Эта тяпка не копает глубоко, не открывает внутренние пласты. Лейдерман говорит, что его метод — «геопоэтика», что он исследует глубинные срезы пород, что он следует ризоматике Жиля Делёза, что он ворошит атомы. Я ни на грош ему не верю. Лейдерман — настырный пульверизатор смыслов. Его проза — монотонные облака пыли, раздуваемые злобными выдохами. Его стихи — причитания и пляски опустошённого сектанта. Его небесная Одесса — палисадник пошлой, обескровленной эстетики.
Политически Лейдерман — обыватель, республиканец из партии Никсона и Рейгана. В застольных разговорах он путает «национальную революцию» с освободительным восстанием. Он — утробный реакционер, агрессивный филистер, и все его инсталляции, фильмы, картины, словесные опусы пропитаны сальным духом соглашательства — с музейным мраком, со злокачественной публичностью, с консенсусом.

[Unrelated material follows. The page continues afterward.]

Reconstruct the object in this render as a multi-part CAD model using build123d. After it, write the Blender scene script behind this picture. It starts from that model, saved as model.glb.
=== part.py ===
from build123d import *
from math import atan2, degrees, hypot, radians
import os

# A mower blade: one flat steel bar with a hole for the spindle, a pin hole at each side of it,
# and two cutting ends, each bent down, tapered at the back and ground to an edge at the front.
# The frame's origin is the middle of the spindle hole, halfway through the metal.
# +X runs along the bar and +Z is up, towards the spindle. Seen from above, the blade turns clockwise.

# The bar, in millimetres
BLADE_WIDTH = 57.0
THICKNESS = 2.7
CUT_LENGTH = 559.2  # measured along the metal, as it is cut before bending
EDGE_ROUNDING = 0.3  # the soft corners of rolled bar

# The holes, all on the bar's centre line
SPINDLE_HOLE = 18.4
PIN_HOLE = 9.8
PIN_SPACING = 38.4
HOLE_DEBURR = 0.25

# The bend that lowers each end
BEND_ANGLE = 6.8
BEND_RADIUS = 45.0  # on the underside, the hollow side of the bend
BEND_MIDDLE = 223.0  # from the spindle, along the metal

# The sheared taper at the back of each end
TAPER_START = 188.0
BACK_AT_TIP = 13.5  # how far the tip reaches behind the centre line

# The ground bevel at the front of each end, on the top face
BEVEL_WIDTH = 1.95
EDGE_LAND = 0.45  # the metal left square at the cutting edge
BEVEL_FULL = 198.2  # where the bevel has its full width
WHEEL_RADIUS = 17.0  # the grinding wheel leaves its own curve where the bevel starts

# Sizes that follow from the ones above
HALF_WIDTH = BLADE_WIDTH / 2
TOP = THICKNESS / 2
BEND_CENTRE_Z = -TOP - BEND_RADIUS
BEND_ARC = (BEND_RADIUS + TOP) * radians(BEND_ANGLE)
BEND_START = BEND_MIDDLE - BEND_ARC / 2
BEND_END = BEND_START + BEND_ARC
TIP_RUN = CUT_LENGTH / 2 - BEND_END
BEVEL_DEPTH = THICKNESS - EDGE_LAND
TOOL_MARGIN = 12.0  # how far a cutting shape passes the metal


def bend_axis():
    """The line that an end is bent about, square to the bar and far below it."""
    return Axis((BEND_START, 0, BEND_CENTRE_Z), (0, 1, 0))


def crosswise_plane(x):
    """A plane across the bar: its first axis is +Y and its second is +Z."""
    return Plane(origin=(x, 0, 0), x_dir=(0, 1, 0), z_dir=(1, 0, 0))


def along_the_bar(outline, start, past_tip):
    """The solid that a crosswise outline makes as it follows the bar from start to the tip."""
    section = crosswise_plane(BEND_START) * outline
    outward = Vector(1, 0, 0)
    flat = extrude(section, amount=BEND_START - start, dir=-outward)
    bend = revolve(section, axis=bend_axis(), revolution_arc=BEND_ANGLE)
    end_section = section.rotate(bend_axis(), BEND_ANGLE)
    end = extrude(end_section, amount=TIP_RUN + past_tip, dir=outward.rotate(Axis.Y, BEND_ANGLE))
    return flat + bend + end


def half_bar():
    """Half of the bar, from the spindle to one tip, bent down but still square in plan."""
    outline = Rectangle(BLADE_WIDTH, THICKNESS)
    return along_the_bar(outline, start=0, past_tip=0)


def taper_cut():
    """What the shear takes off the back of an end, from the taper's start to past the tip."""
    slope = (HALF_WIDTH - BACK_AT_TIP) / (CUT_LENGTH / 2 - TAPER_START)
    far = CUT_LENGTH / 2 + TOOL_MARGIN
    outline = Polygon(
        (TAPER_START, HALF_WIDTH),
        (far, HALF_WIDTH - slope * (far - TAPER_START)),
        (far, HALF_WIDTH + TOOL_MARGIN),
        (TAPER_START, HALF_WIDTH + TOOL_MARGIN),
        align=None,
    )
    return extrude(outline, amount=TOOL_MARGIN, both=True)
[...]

И при этом куда его, бедолагу, только не заносило в поисках удобоваримого творчества — и в заискивающий концептуализм, и в спиритуалистское рисование йогуртом, и в иронический перформанс, и в литургическую инсталляцию, и в многозначительное видео, и в кладбищенские объекты всякого рода, и в лжемаргинальную живопись — и везде пустота, суета, выпячивание маленького «я» вместо его исчезновения. Этот художник поистине метался, как сукин сын, в поисках самовыражения. И злился, унывал, не встречая у зрителей восторженного одобрения. Однажды он сказал мне с досадой: «В Москве есть модные художники, а есть немодные. Я — немодный». Вот так анализ, вот так океаническая глубина наблюдения!